DATASET EXTRACT ->
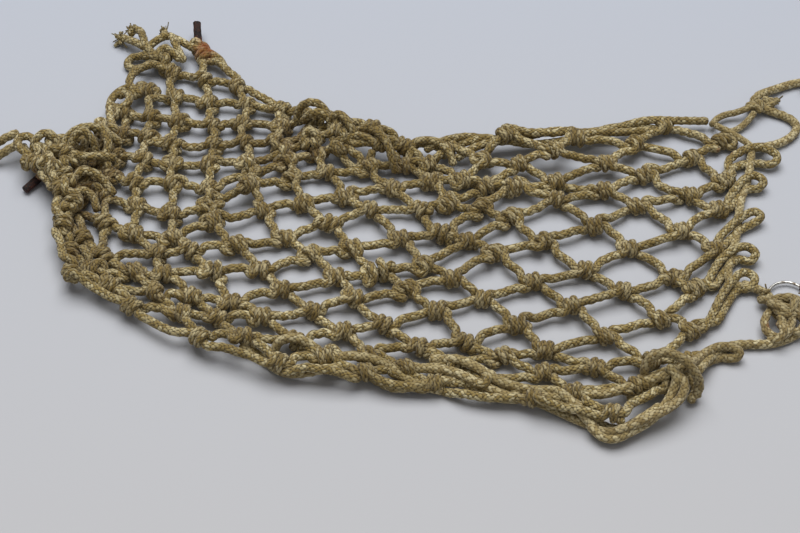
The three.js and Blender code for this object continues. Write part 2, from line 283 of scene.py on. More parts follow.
def braid_group():
    """A flat braid wrapped round a cord: two families of strands that pass over and under, and a
    mask of the gaps between them for painted shade.
    """
    group, given = new_group("braid", ("Round", "Along", "Strands", "Pitch"))
    # the strands are uneven: they wander by part of their own width
    apart = add_node(group, "ShaderNodeSeparateColor", {0: noise(group, 480, 1).outputs["Color"]})
    drift = [
        maths(group, "MULTIPLY_ADD", apart.outputs[channel], UNEVEN, -UNEVEN / 2)
        for channel in ("Red", "Green")
    ]
    turn = maths(group, "MULTIPLY_ADD", given.outputs["Round"], given.outputs["Strands"], drift[0])
    advance = maths(group, "ADD", maths(group, "DIVIDE", given.outputs["Along"],
                                        given.outputs["Pitch"]), drift[1])
    left = maths(group, "ADD", turn, advance)
    right = maths(group, "SUBTRACT", turn, advance)
    left_strand, right_strand = maths(group, "FLOOR", left), maths(group, "FLOOR", right)
    left_share = maths(group, "SUBTRACT", maths(group, "FRACT", left), 0.5)
    right_share = maths(group, "SUBTRACT", maths(group, "FRACT", right), 0.5)
    # the sum of the strands' numbers, odd or even, says which family is on top
    on_top = maths(group, "PINGPONG", maths(group, "ADD", left_strand, right_strand), 1)
    swap = maths(group, "SUBTRACT", 1, on_top)
    across = maths(
        group, "ADD",
        maths(group, "MULTIPLY", left_share, swap), maths(group, "MULTIPLY", right_share, on_top),
    )
    lengthwise = maths(
        group, "ADD",
        maths(group, "MULTIPLY", right_share, swap), maths(group, "MULTIPLY", left_share, on_top),
    )
    narrow = maths(group, "MULTIPLY", maths(group, "MULTIPLY", across, across), 4.2)
    slope = maths(group, "MULTIPLY", maths(group, "MULTIPLY", lengthwise, lengthwise), 2.4)
    crown = maths(group, "SUBTRACT", maths(group, "SUBTRACT", 1, narrow), slope)
    place = add_node(group, "ShaderNodeCombineXYZ", {0: left_strand, 1: right_strand})
    tone = add_node(group, "ShaderNodeTexWhiteNoise", {"Vector": place.outputs[0]},
                    noise_dimensions="2D")
    # the crevice output is painted shade: it marks the gaps between the strands, where shade falls
    return finished_group(
        group, Height=maths(group, "SQRT", maths(group, "MAXIMUM", crown, 0)),
        Crevice=ranged(group, crown, 0.45, -0.2), Tone=tone.outputs["Value"],
    )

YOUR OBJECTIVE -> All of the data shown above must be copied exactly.

FINISHED TASK ->
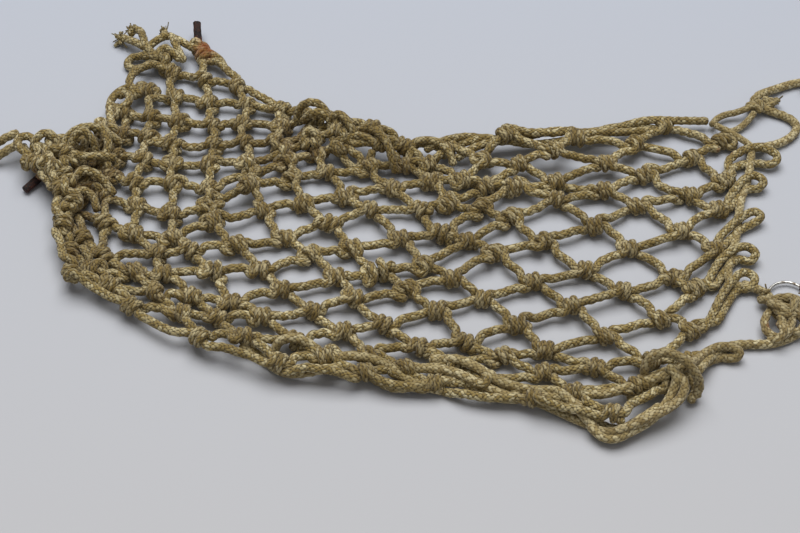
The three.js and Blender code for this object continues. Write part 2, from line 283 of scene.py on. More parts follow.
def braid_group():
    """A flat braid wrapped round a cord: two families of strands that pass over and under, and a
    mask of the gaps between them for painted shade.
    """
    group, given = new_group("braid", ("Round", "Along", "Strands", "Pitch"))
    # the strands are uneven: they wander by part of their own width
    apart = add_node(group, "ShaderNodeSeparateColor", {0: noise(group, 480, 1).outputs["Color"]})
    drift = [
        maths(group, "MULTIPLY_ADD", apart.outputs[channel], UNEVEN, -UNEVEN / 2)
        for channel in ("Red", "Green")
    ]
    turn = maths(group, "MULTIPLY_ADD", given.outputs["Round"], given.outputs["Strands"], drift[0])
    advance = maths(group, "ADD", maths(group, "DIVIDE", given.outputs["Along"],
                                        given.outputs["Pitch"]), drift[1])
    left = maths(group, "ADD", turn, advance)
    right = maths(group, "SUBTRACT", turn, advance)
    left_strand, right_strand = maths(group, "FLOOR", left), maths(group, "FLOOR", right)
    left_share = maths(group, "SUBTRACT", maths(group, "FRACT", left), 0.5)
    right_share = maths(group, "SUBTRACT", maths(group, "FRACT", right), 0.5)
    # the sum of the strands' numbers, odd or even, says which family is on top
    on_top = maths(group, "PINGPONG", maths(group, "ADD", left_strand, right_strand), 1)
    swap = maths(group, "SUBTRACT", 1, on_top)
    across = maths(
        group, "ADD",
        maths(group, "MULTIPLY", left_share, swap), maths(group, "MULTIPLY", right_share, on_top),
    )
    lengthwise = maths(
        group, "ADD",
        maths(group, "MULTIPLY", right_share, swap), maths(group, "MULTIPLY", left_share, on_top),
    )
    narrow = maths(group, "MULTIPLY", maths(group, "MULTIPLY", across, across), 4.2)
    slope = maths(group, "MULTIPLY", maths(group, "MULTIPLY", lengthwise, lengthwise), 2.4)
    crown = maths(group, "SUBTRACT", maths(group, "SUBTRACT", 1, narrow), slope)
    place = add_node(group, "ShaderNodeCombineXYZ", {0: left_strand, 1: right_strand})
    tone = add_node(group, "ShaderNodeTexWhiteNoise", {"Vector": place.outputs[0]},
                    noise_dimensions="2D")
    # the crevice output is painted shade: it marks the gaps between the strands, where shade falls
    return finished_group(
        group, Height=maths(group, "SQRT", maths(group, "MAXIMUM", crown, 0)),
        Crevice=ranged(group, crown, 0.45, -0.2), Tone=tone.outputs["Value"],
    )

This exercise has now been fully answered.